UX Implications of Open Banking Read Write

As open banking evolves from read-only to read-write capabilities, the user experience (UX) becomes the battleground for trust, engagement, and differentiation.


While APIs and compliance frameworks enable data portability, it’s the design of the journey, from consent to transaction, that determines whether customers stay or stray.

Open Banking write access is a threshold moment. It upgrades Open Banking from a rearview mirror diagnostic to a steering mechanism that positions the payment initiator (Accredited Action Initiator AAI) ahead of the payment executor (Account Service Provider ASP) up the relationship ladder.

This power shift makes the trust architecture the make-or-break moment of the user experience (UX). With this, there are real trust friction points that need consideration in the UX. 

🔐 Consent Comprehension vs. Consent Execution

Many AAIs ( Data Recipients) will excel at gathering user consent with slick interfaces, but users rarely grasp what “write access” actually entails.

Whilst the ASP (Account Service Provider) becomes the fallback risk-bearer if the AAI’s instructions are misaligned or misunderstood, it is incumbent on the initiator to provide the upfront clarity about what is going on. Behavioural UX patterns like “trust nudges” and progressive content as provided by www.moroku.com/odyssey are gaining traction, to resolve this challenge, educate and comfort users.

Part of the challenge here is authentication continuity. Transferring authentication context securely from an AAI to an ASP during a write action is fragile, especially with cross-device or cross-channel journeys. At the same time, every extra security prompt or redirect risks abandonment. With ASPs being naturally risk averse to others initiating transactions, often falling back to over-cautious fail-safes, adoption will be hampered.

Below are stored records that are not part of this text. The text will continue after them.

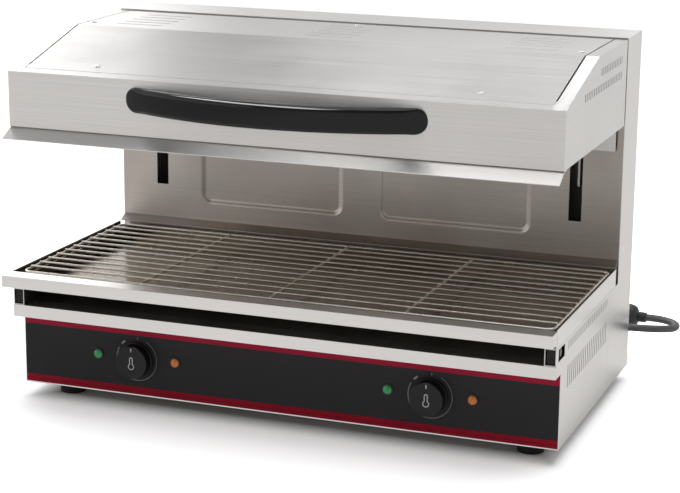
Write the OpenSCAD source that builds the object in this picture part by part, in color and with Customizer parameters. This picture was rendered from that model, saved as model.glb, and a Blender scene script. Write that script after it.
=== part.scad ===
// Cheese melter: a rise-and-fall salamander grill on a louvred base with a rear column.
// Millimetres, +Z up, front towards -Y. The origin lies on the floor, at the middle of the footprint.

/* [Base] */
// Width of the base, the rail and the column
body_w = 795; // [785:5:850]
// Height of the feet
foot_h = 22; // [18:1:38]
// Radius of a foot at the floor
foot_r = 18.5; // [14:0.5:24]
// Distance of the feet's axes from the base's sides
foot_in = 50.5; // [30:0.5:90]
// Front feet: distance ahead of the column's front face
foot_ahead = 275; // [240:1:290]
// Rear feet: distance behind the column's front face
foot_behind = 40; // [25:1:55]
// Height of the control panel
panel_h = 106.5; // [90:0.5:120]
// Control panel: distance ahead of the column's front face
panel_reach = 324; // [300:1:335]
// Height of the bright rail above the control panel
rail_h = 17.5; // [12:0.5:24]
// How far the rail stands out over the control panel
rail_out = 30; // [16:1:40]
// Thickness of the folded steel sheet
sheet_t = 1.2; // [0.8:0.1:1.6]
// Base sides end and column sides start this far ahead of the column's front face
seam_ahead = 50; // [40:1:60]
// Width of the seam between the base side and the column side
seam_gap = 0.6; // [0.4:0.1:1]

/* [Louvres] */
// Pitch of the slots in the base sides
base_slot_pitch = 11; // [9:0.5:12]
// Width of every louvre slot
slot_w = 3.4; // [2:0.2:4]
// Number of slots in each row of a base side
base_slots = 21; // [10:1:21]
// Height of the slots in the lower row of a base side
base_slot_h = 31; // [20:1:34]
// Height of the slots in the upper row of a base side
upper_slot_h = 12; // [6:1:12]
// Pitch of the slots in the hood sides
hood_slot_pitch = 10; // [8:0.5:11]
// Height of the slots in the hood sides
hood_slot_h = 10.5; // [6:0.5:12]
// Number of slots in the long row of a hood side
hood_slots = 22; // [12:1:22]
// Length of the slots in the hood's top
top_slot_l = 74; // [50:1:90]
// Pitch of the slots in the hood's top
top_slot_pitch = 26; // [22:1:28]
// Number of slots in each group in the hood's top
top_slots = 5; // [3:1:5]

/* [Controls] */
// Distance of each knob from the middle plane
knob_x = 218.5; // [190:0.5:240]
// Height of the knob's axis above the panel's lower edge
knob_up = 54; // [40:1:60]
// Radius of a knob
knob_r = 24; // [18:0.5:28]
// Depth of a knob
knob_d = 18; // [14:0.5:28]
// Distance of each lamp from its knob's axis
lamp_off = 60; // [45:1:70]
// Radius of a lamp's lens
lens_r = 6; // [4:0.5:8]

/* [Column] */
// Depth of the column
column_d = 88; // [84:1:110]
// Distance of each lift slot's middle from the column's side
lift_in = 68; // [63.5:0.5:77]
// Width of a lift slot
lift_slot_w = 19; // [16:0.5:22]
// Half the plain strip between the two embossed fields
field_in = 33; // [20:1:60]
// Distance of an embossed field's outer edge from the middle plane
field_out = 260; // [220:1:280]
// Depth of the embossed fields
field_d = 2.5; // [1.5:0.5:4]

/* [Tray and grid] */
// How far the tray's front bar stands out past the base at each side
bar_over = 1.5; // [0:0.5:5]
// Front bar: how far it stands out over the rail
bar_out = 29; // [28:1:40]
// Height of the front bar
bar_h = 17; // [14:0.5:20]
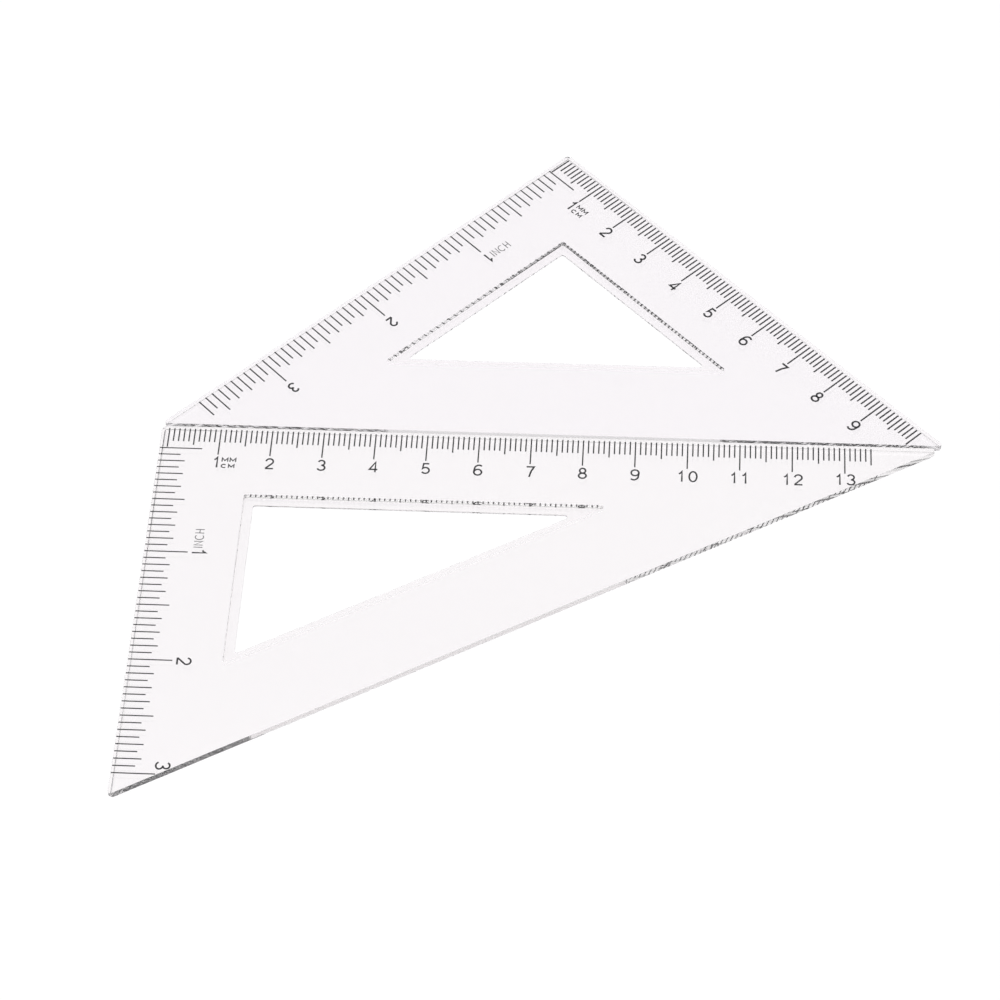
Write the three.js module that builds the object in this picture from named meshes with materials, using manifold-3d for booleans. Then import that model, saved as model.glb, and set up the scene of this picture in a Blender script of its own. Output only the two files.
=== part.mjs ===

Federated identity, low-friction identity token sharing and native OS-level authentication (e.g., biometric passes) continue to present the path forward to bridge the gap with less cognitive toll upon the user and security infrastructure demands for both the ASP and AAI.

⚖️   Blame Assignment in Edge Cases

When something goes wrong (e.g. duplicate payments, misrouted transfers), users don’t know who’s accountable; the AAI who initiated, or the ASP who executed. If there is liability ambiguity trust will be eroded. No one likes dealing with “not my problem” call centres.

Plainspoken audit trails, marketing by the central banks and fast, co-owned dispute resolution protocols between AAIs and ASPs are critical here.

🧠 Invisible Decisioning by AAIs

Payment initiators are increasingly embedding behavioural scoring, nudges, or spending controls, but don’t always disclose when or why these are triggered. Users can feel subtly manipulated or second-guessed by these especially when the ASP is perceived as the more “neutral” actor.  Explainable AI overlays and user-adjustable settings (with ASP-mediated overrides) can really help users regain agency and trust.

The evolution from Open Banking read-only to write begins not with technology, but with transparency, traceability, and mutual accountability as core design principles. This is why we have strong UX designers in our team at MOROKU that are focussed on user success and emotional intelligence.

To thrive in the Open Banking world, banks and fintechs must go beyond technical integration. Moroku UX and Odyssey offer a proven framework to design, gamify, and orchestrate customer journeys that are not only compliant, but compelling. Elevate your UX game.

Trust is earned through transparency: Users must clearly understand what data is shared, with whom, and why. Frictionless flows are essential: App-to-app redirection and seamless authentication reduce drop-offs. Read-write access demands richer UX: Initiating payments or setting up recurring transactions requires intuitive, secure, and responsive design.